Normalizing the Abnormal

by The Cowl Editor on December 9, 2021


Normalizing the Abnormal

Reflecting on the “Post-Pandemic” Semester

by Jezel Tracey ’24

This semester has not been easy. It has been one of adaptation, regulation, and, most of all, confusion. Despite the negative events that have taken place, this year has been a mark of progress in the world’s battle with COVID-19.

Moving on from a year of online classes and being mandated to wear masks outside, walking to classes and sitting in classrooms feels abnormal. Thus, administrators and professors have done their best to replicate a normal semester this semester.

However, the “normal” that was in practice before 2019 no longer exists. Rather, the circumstances that COVID-19 established have become the “new normal.” This holds especially true for students who started college during the pandemic. As a result of this, three of the four classes at Providence College do not know what a normal college experience is like.

While many are able to acknowledge the urgency in reflecting on and addressing these events, responsibilities and obligations might get in the way of this. If there is anything that went back to “normal,” it would be the “work hard, play hard” and “life goes one” clichés.
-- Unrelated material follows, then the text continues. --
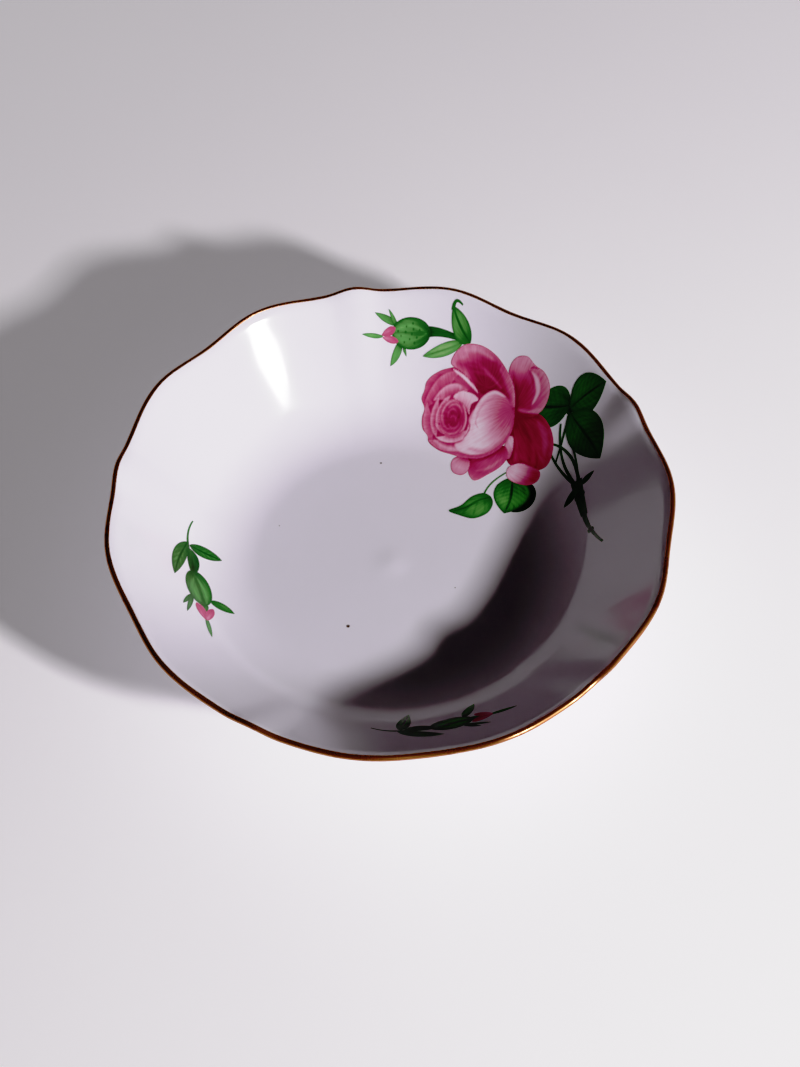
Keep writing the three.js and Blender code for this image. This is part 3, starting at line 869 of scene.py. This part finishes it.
BACK_LEAF = ((50.2, 40.2), (40, 44), 4.6, 4.2)
UPPER_LEAF = ((50, 39.6), (59.4, 41.4), 5.4, 4.4)
LOWER_LEAF = ((50, 38.4), (57.6, 23.6), 4.8, 3.6)
LEAFLETS = [((51.8, 19.6), (48, 15.2), 1.1, 0.8), ((52.4, 19.4), (56, 21.4), 0.8, 0.7)]
STEMS = [
    ((50.2, 40.6), (49.4, 36), (46, 28), 0.6, 0.5),
    ((47.6, 37), (46.4, 28), (51.4, 19.8), 0.5, 0.7),
    ((43.6, 34), (51.2, 31), (52.2, 19.5), 0.5, 0.8),
    ((45, 30.6), (47.4, 24.6), (51.6, 19.5), 0.5, 0.7),
    ((49.4, 34), (52, 27), (51.8, 20), 0.4, 0.6),
]
TRUNK = [((51.4, 21), (52.4, 15), (53.2, 10.6), 2.8, 1.6), ((53, 11.6), (53.8, 6), (57.4, 0), 1.2, 0.6)]
KNOTS = [((52.2, 16.6), 1.5, 1.2), ((54.6, 5.4), 0.9, 0.8), ((50, 39.2), 1.0, 0.9)]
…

Although this is necessary, it only adds more stress to the process of understanding and adapting to how the world has shifted within the past two years.
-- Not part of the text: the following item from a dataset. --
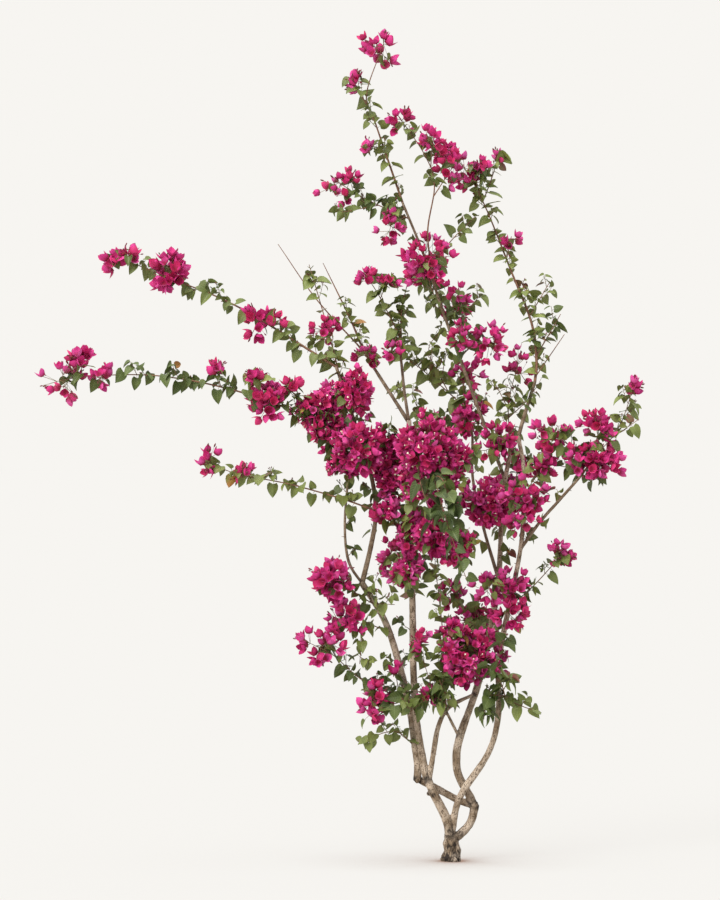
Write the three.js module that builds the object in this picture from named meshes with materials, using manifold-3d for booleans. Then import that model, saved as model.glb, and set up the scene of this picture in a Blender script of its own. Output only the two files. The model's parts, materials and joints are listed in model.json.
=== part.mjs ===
// Bougainvillea bush, rooted in the ground, in millimetres and +Z up. The origin is the middle of the flat
// cut under the trunk, +X is the right of its broad side and -Y the side it is seen from.
// A short flared trunk forks into woven stems, canes rise from these, and every mass of foliage grows from
// one limb by the same seeded rule: sprays with leaves along them and trusses of three-bract blooms at their
// heads.
import * as THREE from "three";
import { mergeVertices } from "three/addons/utils/BufferGeometryUtils.js";
import Module from "manifold-3d";

const wasm = await Module();
wasm.setup();

const gap = 0.3; // clear space between two pieces that meet
const firstSeed = 20;
const up = new THREE.Vector3(0, 0, 1);

const trunk = { height: 97, foot: 33, neck: 23.5, top: 20, lean: -5, sides: 14, flare: 0.1, lobes: 5 };
const limb = { sides: 7, step: 84, thin: 8, thinSides: 5, thinStep: 105 };
const twig = { sides: 3, foot: 5.4, arm: 4.2, tip: 2.6, step: 130 };
const leaf = {
  length: 72,
  width: 56,
  fold: 4.5,
  droop: 7,
  widest: 0.38, // share of the length at which it is widest
  spacing: 46,
  first: 30,
  hang: 0.65,
  upward: 0.7,
  sunk: 0.15,
};
const truss = { small: 50, large: 76, core: 0.28 };
const bloom = { radius: 37, least: 22, dish: 0.3 };
const ball = { step: 8, slack: 1.5, crowd: 0.55 };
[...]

On top of progressing into a higher grade with higher expectations and requirements, students and professors are still required to cope with the political, social, and economical unrest that have been and are still taking place today. This becomes challenging when course work is managed as if the pandemic no longer exists or affects students. Whether it was having Zoom classes as an alternative when one is sick or implementing mental health days within the semester, these minor changes made a difference.

As a result of this mission to get back to “normal,” it seems as though these tactics have been eliminated. While this does seem like the most efficient way to do this, it fails to understand that we are still “abnormal.” Instead, individuals should focus on creating a new norm.

So, as we approach the new year, it is important for one to use the lessons learned before and after COVID-19 to make a better version of themself. If there is anything that this pandemic has taught us, it was the importance of showing up for oneself. In creating this new normal, one must identify the healthy and unhealthy habits learned both before and during COVID-19.

Navigating post-pandemic methods while still being in that pandemic makes it very easy to fall into a mental rut of frustration, sadness, and irritation. Being a college student through all of this surely does not lessen the weight. However, it is still our responsibility to be productive and active in caring for ourselves. 

Last year’s New Year’s resolution might have been to “get back to normal.” For this year, one should focus on creating attainable resolutions: ones that cater to self-care more than productivity goals.If you do not show up for yourself, you cannot show up for others.